The same critic has pointed out that though prospective power projects may generate revenue and are bankable, the past experience shows that under PPP private corporate partners end up reaping lion's share of benefits at the cost of the GoB and the consumers. Given a well crafted agreement the possibility of this kind of alleged rip-off can be removed with due diligence on the part of GoB. The past experience, if true, need not be ineluctable in future, rather it can and will act as a lesson.
GOVERNANCE OF THE SWF: Finally, doubts have been expressed about the governance of the proposed SWF under the management of the MoF, citing the history of state-owned and managed enterprises and financial institutions.

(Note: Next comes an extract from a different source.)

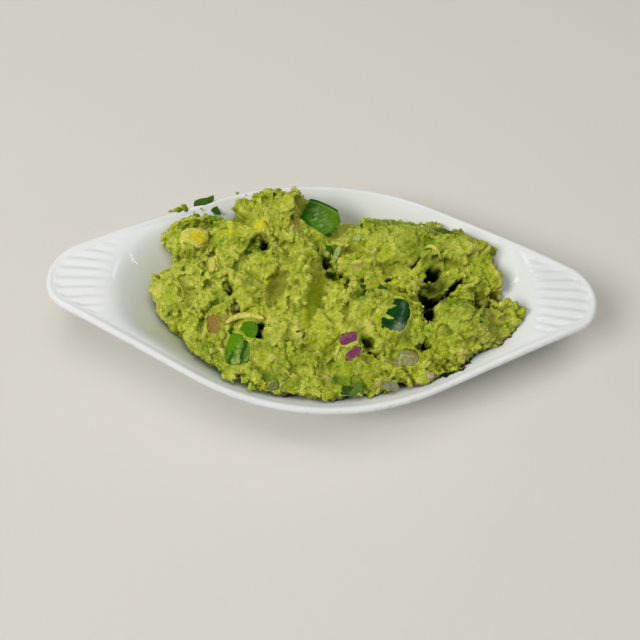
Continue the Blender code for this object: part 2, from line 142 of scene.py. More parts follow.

To obviate this from occurring in respect of the proposed SWF it has been suggested that instead of the MoF, the BB should own and manage the Fund.
The apprehension is far-fetched as the management of any SWF will have to comply with the guidelines adopted in the Santiago Principles in 2008 under the auspices of the International Monetary Fund (IMF). These guidelines provide for transparent and sound governance of SWFs and ensure that these adequately account for investment risks. The practice of governance can be extended from the SWF to the implementation and management of the projects financed by it. If the SWF has its representatives in the implementation and management committees of the projects then regulation, oversight and all the other accoutrements of good governance can be ensured.
The apprehension about poor governance on the part of the proposed SWF is, therefore, not only exaggerated but also based on pessimism. The GoB has become mature enough to address all the issues related to financing and management of mega projects. The Jamuna multi-purpose bridge is a case in point. The Padma Bridge, when completed, will be even a bigger example because it is going to be the symbol of pride for the country and the reputation of the government will be in the line.